# Thinking about "doing" something with my dog...



## cbrand (Aug 9, 2009)

Obedience! I trained all the way through Open in my own yard. I used two tiki torches and a piece of cardboard for jumps.


----------



## flyingduster (Sep 6, 2009)

Agility is great, but yes it's hard without a good near-by club and/or equipment. It's fun to play about with though if you CAN get to a club nearby!! 

But yessss, obedience and rally are fun and can be taught in your own backyard or living room. Also heel-work to music could be fun too! Rally is probably more 'novice friendly' because the signs basically tell you what to do and make it a lot easier, but the more formal obedience is a lot of fun too IMO!


----------



## kuriooo (Feb 17, 2010)

I've never heard of heelwork to music, but I did see a thread with something like that so I guess I'll look it up. Oh how I love the internet...

I checked, and the local dog training club has Rally training classes as well as Agility and formal Obedience. I think I'm going to try to observe some rally & obedience matches, or a training session to see if it's a good fit for what I think I'd like to do. 

Out of curiosity, how much time do people generally practice each day with their dogs? (I'm sure you can devote tons of time, but is something like practicing for 15 minutes a day a realistic amount for a complete beginner?) I'm not super-competitive, but I think I might enjoy attending focused classes and having some structured projects to do with my dog, with the goal of entering a match.


----------



## flyingduster (Sep 6, 2009)

well here's the winning crufts performance of heelwork to music: 



 it looks like a lot of fun!!! It's basically lots of tricks all strung together to music... hehe!

And sure, 15 mins a day is great. Or even 3 seperate training sessions of 5 mins would be awesome, especially for a puppy. A lot of the things you can work into your everyday life too, like a sit stay before being released for food (a few seconds, building up...) Sit before getting into the car or going out the door or crossing the street... 

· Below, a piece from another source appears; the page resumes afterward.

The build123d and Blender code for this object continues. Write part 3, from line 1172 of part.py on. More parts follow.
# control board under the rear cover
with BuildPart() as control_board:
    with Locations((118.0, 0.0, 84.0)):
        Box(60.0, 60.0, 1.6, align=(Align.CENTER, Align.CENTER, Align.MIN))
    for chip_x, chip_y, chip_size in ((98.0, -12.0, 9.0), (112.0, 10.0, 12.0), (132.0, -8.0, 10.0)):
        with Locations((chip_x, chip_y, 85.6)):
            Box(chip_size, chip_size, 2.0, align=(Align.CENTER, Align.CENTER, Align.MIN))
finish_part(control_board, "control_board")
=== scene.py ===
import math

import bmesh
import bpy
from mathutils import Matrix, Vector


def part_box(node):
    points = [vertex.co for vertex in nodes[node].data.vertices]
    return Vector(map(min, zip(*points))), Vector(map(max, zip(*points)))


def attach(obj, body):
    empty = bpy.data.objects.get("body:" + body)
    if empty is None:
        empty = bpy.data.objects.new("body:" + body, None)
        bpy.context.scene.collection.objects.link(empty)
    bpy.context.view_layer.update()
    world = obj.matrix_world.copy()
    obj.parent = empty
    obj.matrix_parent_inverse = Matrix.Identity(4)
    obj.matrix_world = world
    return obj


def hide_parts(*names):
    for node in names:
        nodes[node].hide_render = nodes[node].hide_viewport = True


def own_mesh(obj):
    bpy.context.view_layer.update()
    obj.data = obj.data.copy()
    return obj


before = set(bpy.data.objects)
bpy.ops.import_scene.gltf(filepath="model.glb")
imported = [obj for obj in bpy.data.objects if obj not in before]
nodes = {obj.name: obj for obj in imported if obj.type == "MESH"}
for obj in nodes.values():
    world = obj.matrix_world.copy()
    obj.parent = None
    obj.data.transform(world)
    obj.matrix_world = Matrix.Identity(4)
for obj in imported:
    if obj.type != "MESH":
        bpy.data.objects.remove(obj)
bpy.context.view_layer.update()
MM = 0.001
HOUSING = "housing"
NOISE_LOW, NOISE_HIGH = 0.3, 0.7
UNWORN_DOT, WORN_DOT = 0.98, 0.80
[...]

My training is generally done at work, between clients. lol! It can be a few mins long, or 10 mins long, but rarely lasts much longer. Generally lots of little sessions works a lot better than one long session!


----------



## debjen (Jan 4, 2010)

My dogs do obedience, rally and agility although our main focus is agility..and we live in a condo..I am lucky enough that our club has an enclosed horse arena that we have access to any time classes aren't going on...and there are things you can work on at home without needing much equipment or space..since your club had the equipment I might see if you are able to use it outside of classes...

we often train using the 10 treat rule or the commerical rule..take ten treats and when they are gone training session is over..or train during the commericials while watching tv...we often tell our students 3 5 minute sessions are better than 1 15 minute session.


----------



## kuriooo (Feb 17, 2010)

Ok, so this is all good news for me. I can definitely see a "couple of minutes at a time throughout the day" fitting into my lifestyle. 

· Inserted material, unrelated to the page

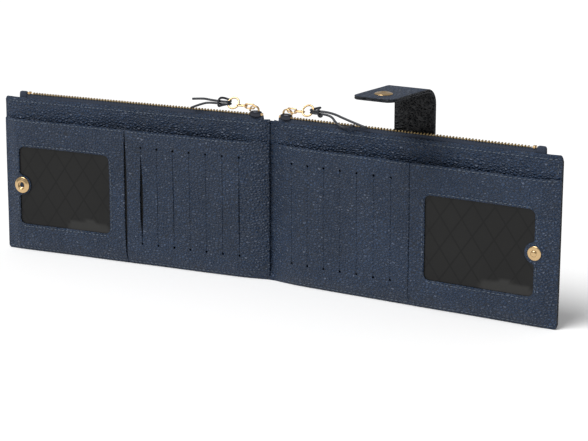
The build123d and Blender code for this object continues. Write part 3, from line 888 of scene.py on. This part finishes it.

Cool! Thanks for the feedback, guys!


----------



## Sparkle&Spunk (Jan 26, 2010)

wow- that performance was pretty awesome!
ocsi and I just had our first workshop on canine freestyle- I think we're really boring! LOL but the real competitors said we were doing well and had a good start (such nice folks) 

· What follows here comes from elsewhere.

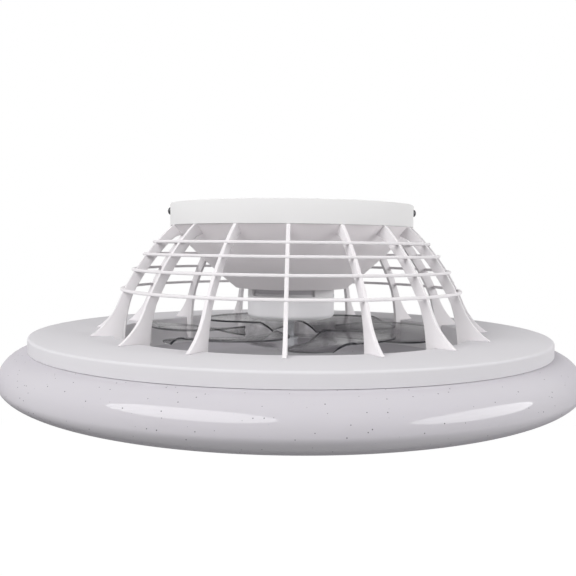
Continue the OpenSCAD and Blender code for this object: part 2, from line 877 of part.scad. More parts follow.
module impeller_nut() {
    seat = hub_top + boss_h;
    color(steel) {
        ring(boss_outer_r - 0.5, shaft_r + screw_slack, seat, seat + washer_t);
        translate([0, 0, -(seat + washer_t + nut_h)])
            difference() {
                cylinder(r = shaft_r * 1.85, h = nut_h, $fn = 6);
                translate([0, 0, -eps]) cylinder(r = shaft_r + screw_slack / 2, h = nut_h + 2 * eps);
            }
    }
}

module hub_cap() {
    dome_h = 9;
    lip_h = 4;
    outer = hub_r - 1;
    wall = 1.8;
    dome_r = (outer * outer + dome_h * dome_h) / (2 * dome_h);
    color([0.5, 0.5, 0.52, 0.6]) {
        translate([0, 0, -hub_floor])
            rotate_extrude()
                intersection() {
                    difference() {
                        translate([0, dome_r - dome_h]) circle(r = dome_r, $fn = 180);
                        translate([0, dome_r - dome_h + wall]) circle(r = dome_r, $fn = 180);
                    }
                    translate([0, -dome_h - 1]) square([outer, dome_h + 1]);
                }
        ring(hub_r - skirt_t - seat_gap, hub_r - skirt_t - wall, hub_floor - lip_h, hub_floor);
    }
}

// ---------- lamp ----------

plate_under = tray_drop + tray_t;
neck_r = tray_r - tray_t - neck_gap;
rib_h = 4;
rib_r = neck_r - 5;
flange_under = plate_under + rib_h;
board_in_r = duct_r + tray_t + 14;
board_out_r = board_in_r + board_w;
board_t = 1.6;
clip_t = 1;
clip_w = 9;
clip_boss_r = 3.4;
clip_screw_r = rib_r - 9;
shade_lip_r = duct_r + tray_t + 0.4;
shade_mid_r = (shade_r + shade_lip_r) / 2;

module tray_section() {
    inner_r = duct_r + tray_t;
    difference() {
        union() {
            translate([duct_r, -rim_bottom]) square([tray_r - duct_r, tray_rim_h - tray_edge_r]);
            translate([duct_r, -tray_drop - tray_edge_r]) square([tray_r - duct_r - tray_edge_r, tray_edge_r]);
            translate([tray_r - tray_edge_r, -tray_drop - tray_edge_r]) circle(r = tray_edge_r, $fn = 32);
            translate([duct_r, -duct_bottom]) square([tray_t, duct_h]);
        }
        translate([inner_r, -rim_bottom - eps])
            square([tray_r - tray_t - inner_r, tray_rim_h - tray_t + eps]);
    }
    translate([rib_r - 1, -flange_under]) square([2, rib_h + eps]);
}

module lamp_tray() {
    color(white_paint)
        difference() {
            union() {
                rotate_extrude($fn = 180) tray_section();
                around(clip_count, 15)
                    translate([clip_screw_r, 0, -flange_under])
                        cylinder(r = clip_boss_r, h = rib_h + eps, $fn = 32);
            }
            around(clip_count, 15)
                translate([clip_screw_r, 0, -flange_under - eps])
                    cylinder(r = m3[0] + screw_slack, h = rib_h + eps, $fn = 24);
            for (i = [0 : boss_every : fin_count - 1])
                rotate([0, 0, fin_turn - 90 + i * 360 / fin_count])
                    translate([duct_r - eps, 0, -(tray_drop + cage_screw_drop)])
                        rotate([0, 90, 0]) cylinder(r = m3[0] + seat_gap, h = tray_t + 2 * eps, $fn = 24);
        }
}

// The diffuser's skin: three elliptic quarters between its two lips, inset by a wall
function quarter(centre, radii, from, to, steps = 12) =
    [for (i = [0 : steps])
        let (a = from + (to - from) * i / steps)
        centre + [radii[0] * cos(a), radii[1] * sin(a)]];
function skin(inset) = concat(
    quarter([neck_r, -shade_wide],
        [shade_r - neck_r - inset, shade_wide_drop - inset], 90, 0),
    quarter([shade_mid_r, -shade_wide],
        [shade_r - shade_mid_r - inset, shade_bottom - shade_wide - inset], -8, -90),
    quarter([shade_mid_r, -shade_wide],
        [shade_mid_r - shade_lip_r - inset, shade_bottom - shade_wide - inset], -98, -180));

module shade() {
    outer = skin(0);
    inner = skin(shade_t);
    lip_top = duct_bottom - 9;
    flange_in = rib_r - 2;
    color([0.93, 0.94, 0.95])
        rotate_extrude($fn = 180)
            polygon(concat(
                [[flange_in, -flange_under], [neck_r, -flange_under]], outer,
                [[shade_lip_r, -lip_top], [shade_lip_r + shade_t, -lip_top]],
                [for (i = [len(inner) - 1 : -1 : 0]) inner[i]],
                [[neck_r - shade_t, -rim_bottom - shade_t], [neck_r - shade_t, -flange_under - 2],
                 [flange_in, -flange_under - 2]]));
}

module shade_clips() {
    foot_in = clip_screw_r - 5;
    step_r = rib_r - 3.2;
    finger_end = neck_r - shade_t - 1;
    low = 2 + clip_t;
    color(steel)
        around(clip_count, 15)
            difference() {
                translate([0, 0, -flange_under])
                    rotate([90, 0, 0])
                        linear_extrude(height = clip_w, center = true)
                            polygon([[foot_in, 0], [step_r, 0], [step_r, -2], [finger_end, -2],
                                [finger_end, -low], [step_r - clip_t, -low], [step_r - clip_t, -clip_t],
                                [foot_in, -clip_t]]);
                translate([clip_screw_r, 0, -flange_under - clip_t - eps])
                    cylinder(r = m3[0] + seat_gap, h = clip_t + 2 * eps, $fn = 24);
            }
}

module clip_screws() {
    color(steel)
        around(clip_count, 15)
            translate([clip_screw_r, 0, -flange_under - clip_t])
                mirror([0, 0, 1]) screw(m3, clip_t + rib_h - 1);
}

board_screw_count = 6;

module led_board() {
    color([0.9, 0.9, 0.88])
        difference() {
            ring(board_out_r, board_in_r, plate_under, plate_under + board_t);
            around(board_screw_count)
                translate([(board_in_r + board_out_r) / 2, 0, 0])
                    drill(m3[0] + seat_gap, plate_under - eps, plate_under + board_t + eps);
        }
}

module led_chips() {
    chip = 3.5;
    chip_h = 1;
    color([0.98, 0.92, 0.6])
        for (row = [0, 1])
            around(chip_count, row * 180 / chip_count + 2)
                translate([board_in_r + board_w * (0.25 + 0.5 * row) - chip / 2, -chip / 2,
                           -(plate_under + board_t + chip_h)])
                    cube([chip, chip, chip_h]);
}

module board_screws() {
    color(steel)
        around(board_screw_count)
            translate([(board_in_r + board_out_r) / 2, 0, -(plate_under + board_t)])
                mirror([0, 0, 1]) screw(m3, board_t);
}

mounting_bracket();
ground_screw();
canopy();
canopy_screws();
terminal_block();
driver_box();
driver_lid();
driver_screws();
wire_grommet();
cage_cone();
cone_screws();
cage_fins();
cage_hoops();
motor_collar();
motor_base();
motor_screws();
bearing_outer_races();
bearing_inner_races();
bearing_balls();
stator_core();
stator_coils();
rotor_bell();
magnet_ring();
motor_shaft();
retaining_ring();
motor_cover();
cover_screws();
impeller();
impeller_nut();
hub_cap();
lamp_tray();
cage_screws();
led_board();
led_chips();
board_screws();
shade();
shade_clips();
clip_screws();
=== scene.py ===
import math

import bpy
from mathutils import Matrix, Vector


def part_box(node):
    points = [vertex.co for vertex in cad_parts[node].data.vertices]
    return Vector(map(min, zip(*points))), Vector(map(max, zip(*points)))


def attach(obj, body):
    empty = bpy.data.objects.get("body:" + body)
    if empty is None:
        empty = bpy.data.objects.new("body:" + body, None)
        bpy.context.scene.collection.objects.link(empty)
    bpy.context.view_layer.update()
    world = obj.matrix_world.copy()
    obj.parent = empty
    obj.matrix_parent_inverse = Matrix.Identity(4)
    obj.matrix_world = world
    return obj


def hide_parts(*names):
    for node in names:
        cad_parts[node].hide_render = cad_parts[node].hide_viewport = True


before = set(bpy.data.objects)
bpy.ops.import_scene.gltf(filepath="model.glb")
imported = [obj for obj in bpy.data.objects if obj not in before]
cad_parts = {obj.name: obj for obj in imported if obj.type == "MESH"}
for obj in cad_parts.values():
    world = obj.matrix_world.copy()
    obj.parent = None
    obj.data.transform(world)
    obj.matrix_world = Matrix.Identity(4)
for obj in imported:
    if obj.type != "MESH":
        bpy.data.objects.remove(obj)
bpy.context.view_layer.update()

mm = 0.001
fullTurn = 2 * math.pi
mergeGap = 0.002 * mm


# work in edit mode

def deselectAll():
    if bpy.context.object and bpy.context.object.mode != "OBJECT":
        bpy.ops.object.mode_set(mode="OBJECT")
    bpy.ops.object.select_all(action="DESELECT")


def pick(piece):
    deselectAll()
    piece.select_set(True)
    bpy.context.view_layer.objects.active = piece


def drawLine(name, points):
    # a plane is merged into one point, which is pulled along the closed outline
    deselectAll()
    bpy.ops.mesh.primitive_plane_add(size=mm, location=(0, 0, 0))
    piece = bpy.context.object
    piece.name = piece.data.name = name
    bpy.ops.object.mode_set(mode="EDIT")
    bpy.ops.mesh.merge(type="CENTER")
    bpy.ops.transform.translate(value=points[0])
    for here, there in zip(points, points[1:] + points[:1]):
        bpy.ops.mesh.extrude_vertices_move(TRANSFORM_OT_translate={"value": there - here})
    bpy.ops.mesh.select_all(action="SELECT")
    bpy.ops.mesh.remove_doubles(threshold=mergeGap)
    return piece


def cleanShell():
    bpy.ops.mesh.select_all(action="SELECT")
    bpy.ops.mesh.remove_doubles(threshold=mergeGap)
    # a line that was spun on the axis is left without faces
    bpy.ops.mesh.delete_loose(use_verts=True, use_edges=True, use_faces=False)
    bpy.ops.mesh.select_all(action="SELECT")
    bpy.ops.mesh.normals_make_consistent(inside=False)
    bpy.ops.object.mode_set(mode="OBJECT")


def spinRing(name, points, steps):
    # a closed section, spun once round the fan's axis
    piece = drawLine(name, points)
    bpy.ops.mesh.spin(steps=steps, angle=fullTurn, center=(0, 0, 0), axis=(0, 0, 1))
    cleanShell()
    return piece


def spinArc(name, points, steps, angle):
    # a closed section with a face, spun anticlockwise over part of a turn and closed at both ends
    piece = drawLine(name, points)
    bpy.ops.mesh.edge_face_add()
    bpy.ops.mesh.spin(steps=steps, angle=-angle, center=(0, 0, 0), axis=(0, 0, 1))
    cleanShell()
    return piece


def extrudePlate(name, points, thickness):
    # an outline in the XZ plane, filled and given its thickness, half to each side
    piece = drawLine(name, [p - Vector((0, thickness / 2, 0)) for p in points])
    bpy.ops.mesh.edge_face_add()
    bpy.ops.mesh.extrude_region_move(TRANSFORM_OT_translate={"value": (0, thickness, 0)})
    cleanShell()
    return piece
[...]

http://www.facebook.com/v/696099439207


oh and I should say we did NOT pick out that music- I was expecting a beach boys song!


----------



## bigpoodleperson (Jul 14, 2009)

That FB link didnt work. Where did you have your first workshop at?


----------



## Sparkle&Spunk (Jan 26, 2010)

oh I'm sorry- I'll have to upload it on youtube then

the Arlington Park Racetracks hosted the Chicagoland Pet Expo this weekend; the WCFO taught the class:
The World Canine Freestyle Organization, Inc.


----------



## bigpoodleperson (Jul 14, 2009)

OMG, i was there! Tell me he wasnt the little black poodle i saw around 5:30pm in the "beginers" group with the silver standard??!! They did some small patterns. I was in the "bleachers" for that.


----------



## Cdnjennga (Jul 30, 2009)

That Crufts freestyle routine is great! I have to admit, I don't love always love freestyle, but that routine really was impressive.


----------



## Sparkle&Spunk (Jan 26, 2010)

bigpoodleperson said:


> OMG, i was there! Tell me he wasnt the little black poodle i saw around 5:30pm in the "beginers" group with the silver standard??!! They did some small patterns. I was in the "bleachers" for that.


that was us! 
did you see him roll over onto his back in the middle of the floor? he was sooo tired! he was supposed to roll over but had to take a break half way through!

we got there around 1pm and spent 2 hours shaking hands and kissing babies  then took the 3 hour workshop, so you can only imagine how exhausted he was!


----------



## bigpoodleperson (Jul 14, 2009)

Yes i saw that! He was very cute! It briefly crossed my mind that it might be you guys when i was watching. It was a long day for him im sure! How funny we were both there and didnt know it!


----------



## Sparkle&Spunk (Jan 26, 2010)

^I know! I wish you would have said something! 
it would have been great to meet you! I only saw one person there I knew


----------



## Sparkle&Spunk (Jan 26, 2010)

can you guys see this??

http://www.facebook.com/v/634910322687


----------



## flyingduster (Sep 6, 2009)

nope 'video unavailable'


----------



## Sparkle&Spunk (Jan 26, 2010)

fixed and watchable! check it out  
again, we did not pick this music!


----------



## bigpoodleperson (Jul 14, 2009)

Very cute!


----------



## BFF (Jun 10, 2009)

It was hard to see some of the things, but it looked like Osci had a great time with it. Thanks for sharing with us!


----------